L’ambition d’une mère

Mettons les choses au clair dès le départ : j’ai une maman extraordinaire. Aucune de nos petites mésententes sans grande portée survenues en ces temps chaotiques de l’adolescence n’a eu raison de l’amour que nous nous portons. Puisque j’endosse à mon tour le rôle de mère, je regarde mes trois oursons et déjà, je me surprends à envisager leur avenir.

 

Ils devront être doués dans quelque chose, passionnés par un sport ou une discipline artistique ou scientifique, être polyglottes (avant l’âge de 20 ans), férus de politique et connaître l’histoire du Québec par cœur. (Pas question d’avoir des incultes dans la famille!). Les garçons devront être polis et avenants, respectueux des demoiselles. Ma fille devra avoir appris à se faire respecter. Ils devront tous avoir une grammaire écrite irréprochable. Les études? Tant qu’ils se passionnent pour un métier. Un métier bien payé? Bof, tant qu’ils sont heureux et peuvent subvenir à leurs besoins.

 

Oui, de grandes ambitions pour mes petits chéris

Et moi, à 49 ans, ai-je rempli toutes les cases pour rendre fiers mes parents? Ma maman me voyait pianiste, avocate (j’ai toujours eu l’argument facile), agente de bord ou encore grande romancière.
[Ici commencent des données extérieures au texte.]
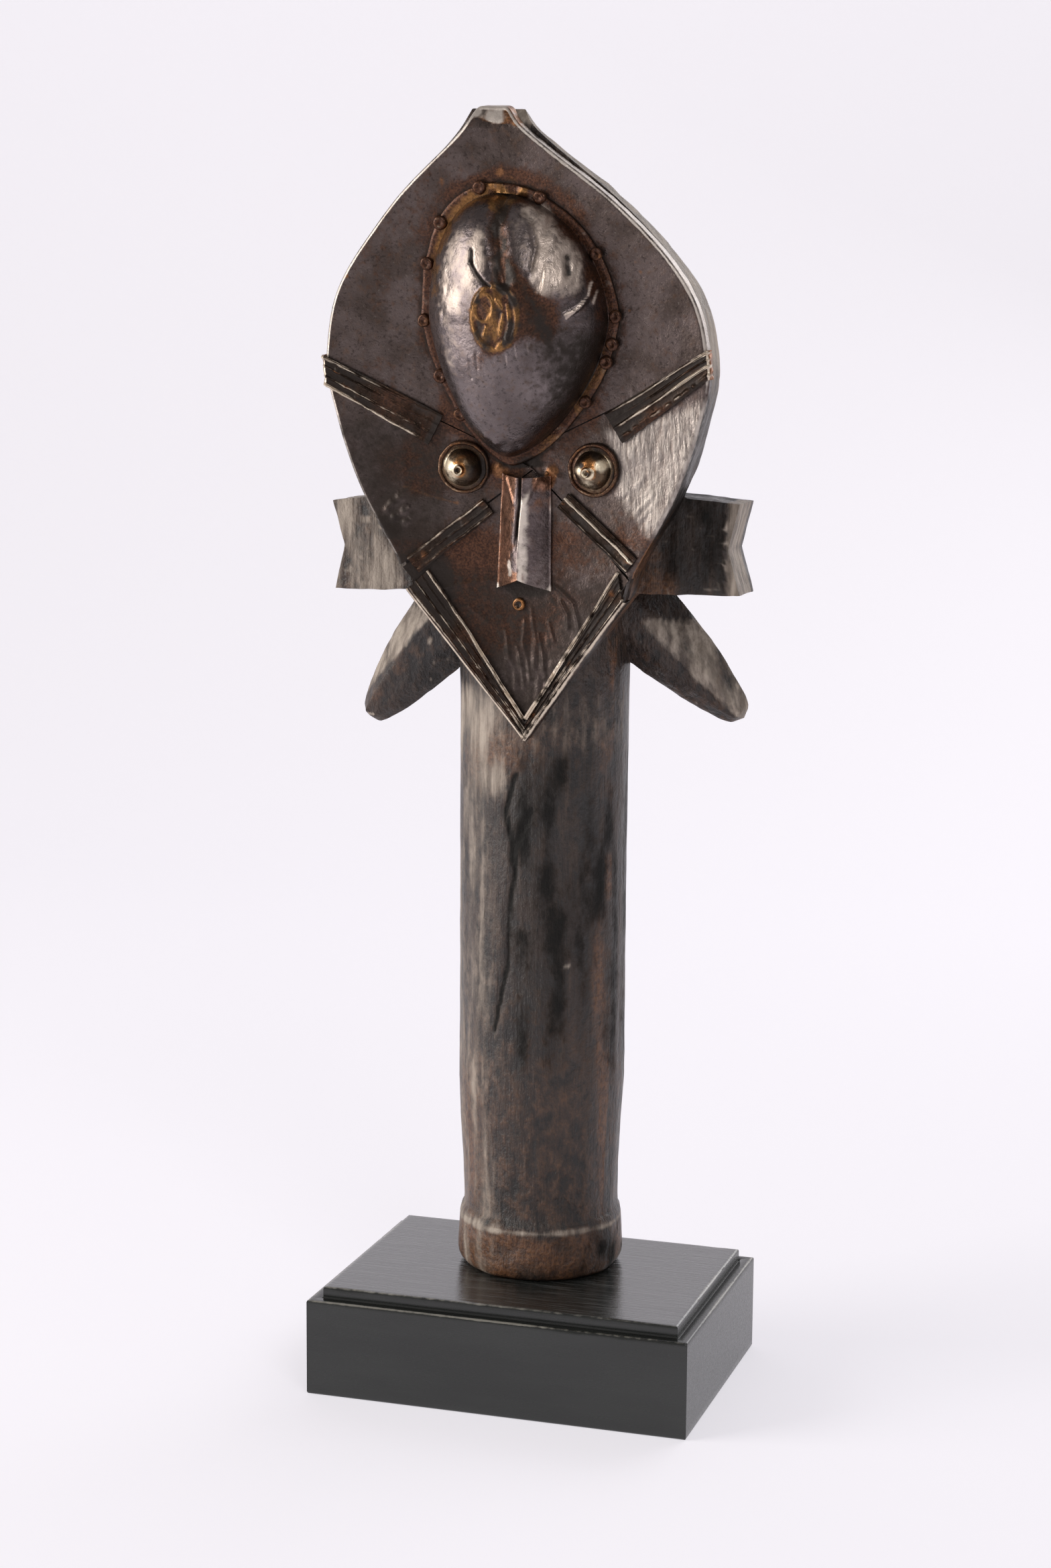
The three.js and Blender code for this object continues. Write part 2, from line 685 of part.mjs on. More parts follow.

Je ne suis évidemment rien de tout cela. Durant toute ma vie d’adulte, mes parents nous ont répété à quel point ils étaient fiers de nous, mon frère et moi. De ce que nous étions devenus comme être humain. Dernièrement, ma mère me le redisait avec tendresse. Pourtant j’ai toujours pensé que je n’avais pas exploité tout mon potentiel et que je n’étais pas là où elle aurait voulu que je sois.

 

J’ai bifurqué du chemin, expérimentant selon mes envies différents programmes d’études et autant d’emplois. Ma route m’a menée ici. Je ne suis pas à la tête d’une multinationale, je ne suis pas millionnaire. Mon train de vie est humble et simple, ma richesse, c’est ma famille. Quoi de plus banal d’énoncer ce genre de choses, alors que tous les médias sociaux nous vantent la gloire, le dépassement de soi et les défis hors norme.

 

Est-ce que ma mère serait fière de moi?

Mes réalisations d’aujourd’hui sont-elles plus sensationnelles que mes bricolages de la maternelle à ses yeux? Mélange-t-elle fierté et amour inconditionnel? Si je ratais ma vie, trouverait-elle de quoi être fière quand même? Une maman est-elle aveugle à ce point? Et si elle me mentait et qu’elle avait honte ou pitié de moi, mais que par amour, elle n’en disait mot? Et si moi, un jour, j’en faisais autant pour mes enfants? Je les regarde brillants et talentueux. Je leur prédis un bel avenir. Mes enfants me décevront-ils si la voie qu’ils choisiront n’est pas à la hauteur de leurs capacités, selon moi? Viendra probablement le jour où ce que mes enfants seront me rendra immensément plus fière que ce qu’ils feront.

 

Tu es donc fière de moi, maman?

Alors que tu nourrissais tant de grands rêves pour moi, ne t’es-tu jamais dit que j’aurais pu être tellement plus que « la propriétaire d’un café et mère de famille? » En même temps. Je suis la fière maman de Chloé, Charles et Thomas. Et cette fierté, c’est toi, maman, qui me l’a transmise. Avec beaucoup, beaucoup d’amour.